**STATED TASK**
Your task is to return, exactly, the run of lines starting at the line holding "boolean(ring, 'DIFFERENCE', arches)" and ending at the line holding "if empty is", both ends included and no other lines.

** Begin RAW DATA **

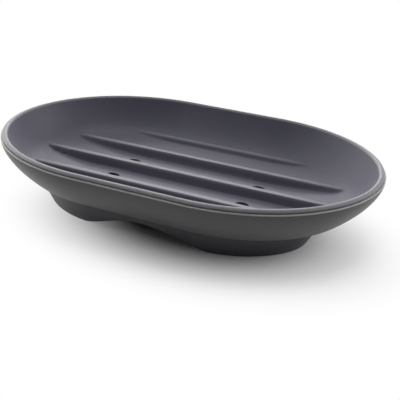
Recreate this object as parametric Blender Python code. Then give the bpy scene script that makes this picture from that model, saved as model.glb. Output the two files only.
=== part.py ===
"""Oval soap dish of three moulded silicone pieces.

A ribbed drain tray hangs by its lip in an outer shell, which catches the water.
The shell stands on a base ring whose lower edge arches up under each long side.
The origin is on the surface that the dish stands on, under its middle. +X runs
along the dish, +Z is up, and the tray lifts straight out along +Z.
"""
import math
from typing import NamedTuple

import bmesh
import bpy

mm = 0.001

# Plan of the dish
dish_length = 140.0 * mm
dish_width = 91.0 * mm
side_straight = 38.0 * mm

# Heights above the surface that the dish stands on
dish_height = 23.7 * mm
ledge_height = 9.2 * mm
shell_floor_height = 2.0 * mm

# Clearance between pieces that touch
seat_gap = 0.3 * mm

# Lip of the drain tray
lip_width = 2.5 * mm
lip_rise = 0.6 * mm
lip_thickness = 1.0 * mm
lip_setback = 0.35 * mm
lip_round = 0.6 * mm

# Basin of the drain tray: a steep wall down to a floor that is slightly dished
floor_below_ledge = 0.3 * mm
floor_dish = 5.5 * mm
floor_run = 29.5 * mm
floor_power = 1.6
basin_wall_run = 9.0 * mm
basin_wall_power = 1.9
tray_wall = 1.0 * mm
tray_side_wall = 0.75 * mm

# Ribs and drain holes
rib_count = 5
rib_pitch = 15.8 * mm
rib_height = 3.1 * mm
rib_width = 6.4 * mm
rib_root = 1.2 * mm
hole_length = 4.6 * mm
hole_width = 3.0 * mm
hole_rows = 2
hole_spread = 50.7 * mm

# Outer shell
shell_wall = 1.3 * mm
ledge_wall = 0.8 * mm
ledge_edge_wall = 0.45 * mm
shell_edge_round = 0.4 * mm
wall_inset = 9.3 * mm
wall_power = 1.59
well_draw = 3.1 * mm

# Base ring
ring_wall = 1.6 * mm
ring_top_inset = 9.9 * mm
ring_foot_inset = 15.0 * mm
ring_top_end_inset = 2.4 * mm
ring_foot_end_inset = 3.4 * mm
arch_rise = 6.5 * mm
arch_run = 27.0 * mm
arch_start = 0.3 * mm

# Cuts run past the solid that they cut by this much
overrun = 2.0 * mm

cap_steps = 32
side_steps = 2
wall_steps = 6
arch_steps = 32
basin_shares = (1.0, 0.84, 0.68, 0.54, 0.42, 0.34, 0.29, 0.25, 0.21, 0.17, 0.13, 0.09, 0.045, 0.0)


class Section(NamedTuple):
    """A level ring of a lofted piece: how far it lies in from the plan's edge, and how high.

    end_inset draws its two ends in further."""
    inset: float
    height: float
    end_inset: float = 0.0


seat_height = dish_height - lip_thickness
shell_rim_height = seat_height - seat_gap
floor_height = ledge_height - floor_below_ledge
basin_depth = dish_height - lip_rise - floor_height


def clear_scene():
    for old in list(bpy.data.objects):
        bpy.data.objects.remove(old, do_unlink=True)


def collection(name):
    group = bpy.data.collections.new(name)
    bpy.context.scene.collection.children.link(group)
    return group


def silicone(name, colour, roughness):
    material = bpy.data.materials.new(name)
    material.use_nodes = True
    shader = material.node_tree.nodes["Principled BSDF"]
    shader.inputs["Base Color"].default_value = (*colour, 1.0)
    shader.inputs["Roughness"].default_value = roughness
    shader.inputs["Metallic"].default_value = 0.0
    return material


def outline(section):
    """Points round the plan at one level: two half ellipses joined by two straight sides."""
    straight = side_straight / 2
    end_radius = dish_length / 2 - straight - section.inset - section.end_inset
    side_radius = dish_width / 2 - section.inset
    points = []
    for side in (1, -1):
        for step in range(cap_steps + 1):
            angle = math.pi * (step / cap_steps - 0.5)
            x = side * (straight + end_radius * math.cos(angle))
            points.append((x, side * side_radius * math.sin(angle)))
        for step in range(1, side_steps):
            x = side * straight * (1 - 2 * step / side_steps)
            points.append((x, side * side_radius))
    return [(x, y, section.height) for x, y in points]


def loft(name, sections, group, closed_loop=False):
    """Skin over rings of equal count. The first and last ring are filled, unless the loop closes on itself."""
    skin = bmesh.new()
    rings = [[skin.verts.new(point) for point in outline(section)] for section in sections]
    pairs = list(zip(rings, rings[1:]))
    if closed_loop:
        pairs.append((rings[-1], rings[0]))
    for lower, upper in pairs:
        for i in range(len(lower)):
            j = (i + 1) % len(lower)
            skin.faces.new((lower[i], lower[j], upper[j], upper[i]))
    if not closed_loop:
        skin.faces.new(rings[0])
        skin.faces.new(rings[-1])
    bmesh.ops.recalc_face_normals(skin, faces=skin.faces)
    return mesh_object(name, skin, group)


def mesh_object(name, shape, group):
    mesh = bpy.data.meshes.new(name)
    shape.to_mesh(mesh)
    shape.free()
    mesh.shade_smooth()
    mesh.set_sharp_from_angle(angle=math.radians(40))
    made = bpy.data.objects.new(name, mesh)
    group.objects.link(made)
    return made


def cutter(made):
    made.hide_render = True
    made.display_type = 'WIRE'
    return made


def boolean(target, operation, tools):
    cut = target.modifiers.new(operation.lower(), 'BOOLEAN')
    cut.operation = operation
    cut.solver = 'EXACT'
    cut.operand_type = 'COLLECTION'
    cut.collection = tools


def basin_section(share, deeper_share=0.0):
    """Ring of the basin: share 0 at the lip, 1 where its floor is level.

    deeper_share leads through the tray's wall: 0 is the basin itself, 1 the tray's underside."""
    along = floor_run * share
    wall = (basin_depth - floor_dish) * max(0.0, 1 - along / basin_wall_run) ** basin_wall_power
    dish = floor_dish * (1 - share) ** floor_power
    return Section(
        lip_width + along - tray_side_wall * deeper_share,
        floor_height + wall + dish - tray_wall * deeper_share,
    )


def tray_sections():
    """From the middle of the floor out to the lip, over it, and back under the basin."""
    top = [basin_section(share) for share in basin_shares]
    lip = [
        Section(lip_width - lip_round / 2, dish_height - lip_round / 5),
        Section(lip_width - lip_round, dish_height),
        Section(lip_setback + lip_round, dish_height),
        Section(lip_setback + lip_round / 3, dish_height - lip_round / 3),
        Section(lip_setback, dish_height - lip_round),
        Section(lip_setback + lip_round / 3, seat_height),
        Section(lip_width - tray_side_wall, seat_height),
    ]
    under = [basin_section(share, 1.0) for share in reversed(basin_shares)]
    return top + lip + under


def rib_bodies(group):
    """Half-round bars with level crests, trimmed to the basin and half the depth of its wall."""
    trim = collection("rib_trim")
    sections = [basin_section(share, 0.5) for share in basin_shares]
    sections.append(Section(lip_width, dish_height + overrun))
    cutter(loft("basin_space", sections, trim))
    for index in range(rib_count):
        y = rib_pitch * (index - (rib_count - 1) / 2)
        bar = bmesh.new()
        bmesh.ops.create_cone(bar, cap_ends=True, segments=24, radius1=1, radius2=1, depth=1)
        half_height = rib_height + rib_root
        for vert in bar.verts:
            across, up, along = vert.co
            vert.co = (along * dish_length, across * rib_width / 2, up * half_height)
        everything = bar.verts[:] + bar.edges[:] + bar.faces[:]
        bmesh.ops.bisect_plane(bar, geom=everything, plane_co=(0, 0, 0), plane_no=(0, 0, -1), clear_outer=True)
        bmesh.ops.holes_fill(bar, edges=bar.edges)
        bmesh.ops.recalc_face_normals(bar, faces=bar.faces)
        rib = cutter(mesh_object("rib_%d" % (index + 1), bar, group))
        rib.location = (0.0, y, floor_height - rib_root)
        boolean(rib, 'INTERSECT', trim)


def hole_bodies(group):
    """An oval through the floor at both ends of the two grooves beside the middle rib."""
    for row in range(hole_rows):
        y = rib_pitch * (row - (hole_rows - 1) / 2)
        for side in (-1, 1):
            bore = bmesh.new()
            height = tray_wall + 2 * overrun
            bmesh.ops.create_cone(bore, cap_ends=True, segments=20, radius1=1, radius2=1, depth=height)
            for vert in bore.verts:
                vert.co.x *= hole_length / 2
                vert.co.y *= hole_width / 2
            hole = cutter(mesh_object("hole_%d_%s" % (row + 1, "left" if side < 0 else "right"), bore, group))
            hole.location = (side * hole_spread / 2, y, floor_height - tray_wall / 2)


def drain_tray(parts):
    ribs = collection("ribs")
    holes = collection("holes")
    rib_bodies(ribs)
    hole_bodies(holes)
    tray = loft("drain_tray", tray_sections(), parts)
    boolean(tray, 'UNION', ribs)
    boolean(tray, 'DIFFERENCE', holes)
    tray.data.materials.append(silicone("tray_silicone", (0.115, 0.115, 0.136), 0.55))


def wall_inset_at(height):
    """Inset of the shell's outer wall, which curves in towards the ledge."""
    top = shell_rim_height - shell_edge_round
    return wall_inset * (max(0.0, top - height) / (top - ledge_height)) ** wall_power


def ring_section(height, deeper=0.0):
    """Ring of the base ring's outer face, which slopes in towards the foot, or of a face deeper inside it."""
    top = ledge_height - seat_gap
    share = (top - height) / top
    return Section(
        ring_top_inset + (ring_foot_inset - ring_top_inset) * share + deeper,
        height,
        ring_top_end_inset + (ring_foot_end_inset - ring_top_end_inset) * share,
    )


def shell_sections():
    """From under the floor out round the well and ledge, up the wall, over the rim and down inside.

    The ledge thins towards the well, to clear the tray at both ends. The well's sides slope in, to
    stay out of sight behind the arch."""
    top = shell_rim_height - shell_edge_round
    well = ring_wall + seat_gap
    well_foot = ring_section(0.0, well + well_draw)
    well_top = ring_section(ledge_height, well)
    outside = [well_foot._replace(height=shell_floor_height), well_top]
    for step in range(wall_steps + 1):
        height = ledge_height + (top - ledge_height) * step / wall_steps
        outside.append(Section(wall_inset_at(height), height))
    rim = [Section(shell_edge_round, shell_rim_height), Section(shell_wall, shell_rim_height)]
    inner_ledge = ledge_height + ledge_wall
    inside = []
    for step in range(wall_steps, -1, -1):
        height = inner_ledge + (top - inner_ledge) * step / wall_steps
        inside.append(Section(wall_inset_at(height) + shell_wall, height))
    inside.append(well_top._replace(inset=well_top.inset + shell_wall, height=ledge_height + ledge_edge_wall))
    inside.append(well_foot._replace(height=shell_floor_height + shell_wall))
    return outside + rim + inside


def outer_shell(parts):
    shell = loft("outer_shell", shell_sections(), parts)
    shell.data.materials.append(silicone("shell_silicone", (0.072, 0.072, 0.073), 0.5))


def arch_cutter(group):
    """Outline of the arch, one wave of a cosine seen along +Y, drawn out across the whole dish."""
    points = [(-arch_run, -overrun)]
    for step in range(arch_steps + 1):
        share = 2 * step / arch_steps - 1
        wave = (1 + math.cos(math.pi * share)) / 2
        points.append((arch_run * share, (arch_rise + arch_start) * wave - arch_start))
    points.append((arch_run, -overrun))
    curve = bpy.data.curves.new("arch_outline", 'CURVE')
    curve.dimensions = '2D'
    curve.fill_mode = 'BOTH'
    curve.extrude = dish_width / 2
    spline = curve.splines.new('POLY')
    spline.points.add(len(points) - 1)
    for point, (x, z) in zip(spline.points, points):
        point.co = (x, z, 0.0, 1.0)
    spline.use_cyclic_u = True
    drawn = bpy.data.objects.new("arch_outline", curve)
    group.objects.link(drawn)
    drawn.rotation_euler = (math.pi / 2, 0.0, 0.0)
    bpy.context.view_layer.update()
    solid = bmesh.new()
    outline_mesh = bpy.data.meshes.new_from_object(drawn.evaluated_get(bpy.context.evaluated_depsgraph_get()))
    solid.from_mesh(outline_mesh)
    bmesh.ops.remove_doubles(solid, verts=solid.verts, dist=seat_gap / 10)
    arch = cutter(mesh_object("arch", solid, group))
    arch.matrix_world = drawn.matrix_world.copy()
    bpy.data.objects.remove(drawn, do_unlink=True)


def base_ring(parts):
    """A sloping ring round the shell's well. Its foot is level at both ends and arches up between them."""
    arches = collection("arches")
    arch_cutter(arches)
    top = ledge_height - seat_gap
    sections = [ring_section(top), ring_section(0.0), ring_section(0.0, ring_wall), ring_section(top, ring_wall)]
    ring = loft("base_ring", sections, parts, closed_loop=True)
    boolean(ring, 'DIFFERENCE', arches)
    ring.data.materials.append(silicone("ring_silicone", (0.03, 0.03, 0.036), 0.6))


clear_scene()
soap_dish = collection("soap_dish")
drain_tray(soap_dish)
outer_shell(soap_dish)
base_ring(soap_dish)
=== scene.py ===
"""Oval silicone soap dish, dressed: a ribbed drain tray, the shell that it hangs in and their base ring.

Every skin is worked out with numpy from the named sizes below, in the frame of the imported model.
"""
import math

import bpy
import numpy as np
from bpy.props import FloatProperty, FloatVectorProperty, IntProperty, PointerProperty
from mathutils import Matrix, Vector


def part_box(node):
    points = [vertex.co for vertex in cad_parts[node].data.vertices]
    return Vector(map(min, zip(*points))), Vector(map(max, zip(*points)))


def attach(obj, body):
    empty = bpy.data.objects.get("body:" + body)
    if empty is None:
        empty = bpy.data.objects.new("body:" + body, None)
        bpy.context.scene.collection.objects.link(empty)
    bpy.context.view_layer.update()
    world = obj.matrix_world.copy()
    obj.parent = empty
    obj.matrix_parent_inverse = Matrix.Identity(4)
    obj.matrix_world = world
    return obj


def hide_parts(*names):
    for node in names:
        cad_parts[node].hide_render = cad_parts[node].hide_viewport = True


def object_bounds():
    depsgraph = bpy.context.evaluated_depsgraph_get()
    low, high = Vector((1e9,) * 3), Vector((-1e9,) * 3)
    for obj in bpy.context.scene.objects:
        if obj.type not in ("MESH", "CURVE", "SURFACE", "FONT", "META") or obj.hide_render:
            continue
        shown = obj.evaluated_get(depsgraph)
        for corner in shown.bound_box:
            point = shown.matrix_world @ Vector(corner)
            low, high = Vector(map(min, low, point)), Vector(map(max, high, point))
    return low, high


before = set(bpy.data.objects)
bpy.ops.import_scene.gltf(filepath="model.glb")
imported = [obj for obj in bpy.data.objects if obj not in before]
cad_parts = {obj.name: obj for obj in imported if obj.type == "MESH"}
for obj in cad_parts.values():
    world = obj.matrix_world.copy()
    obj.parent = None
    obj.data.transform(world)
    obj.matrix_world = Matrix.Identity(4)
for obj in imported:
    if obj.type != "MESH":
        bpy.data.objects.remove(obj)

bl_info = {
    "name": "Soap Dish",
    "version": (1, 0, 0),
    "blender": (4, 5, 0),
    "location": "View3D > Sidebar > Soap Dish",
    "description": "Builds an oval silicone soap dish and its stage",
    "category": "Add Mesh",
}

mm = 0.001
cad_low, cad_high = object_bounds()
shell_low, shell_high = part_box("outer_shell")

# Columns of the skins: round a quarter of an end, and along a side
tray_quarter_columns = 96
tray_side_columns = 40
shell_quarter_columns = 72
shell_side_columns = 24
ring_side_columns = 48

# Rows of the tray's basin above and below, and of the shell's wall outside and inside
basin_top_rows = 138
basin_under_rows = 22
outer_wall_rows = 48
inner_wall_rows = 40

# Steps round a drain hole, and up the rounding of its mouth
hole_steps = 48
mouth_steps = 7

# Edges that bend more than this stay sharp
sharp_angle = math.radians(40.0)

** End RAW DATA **

**RESULT OF THIS EXERCISE**
    boolean(ring, 'DIFFERENCE', arches)
    ring.data.materials.append(silicone("ring_silicone", (0.03, 0.03, 0.036), 0.6))


clear_scene()
soap_dish = collection("soap_dish")
drain_tray(soap_dish)
outer_shell(soap_dish)
base_ring(soap_dish)
=== scene.py ===
"""Oval silicone soap dish, dressed: a ribbed drain tray, the shell that it hangs in and their base ring.

Every skin is worked out with numpy from the named sizes below, in the frame of the imported model.
"""
import math

import bpy
import numpy as np
from bpy.props import FloatProperty, FloatVectorProperty, IntProperty, PointerProperty
from mathutils import Matrix, Vector


def part_box(node):
    points = [vertex.co for vertex in cad_parts[node].data.vertices]
    return Vector(map(min, zip(*points))), Vector(map(max, zip(*points)))


def attach(obj, body):
    empty = bpy.data.objects.get("body:" + body)
    if empty is None:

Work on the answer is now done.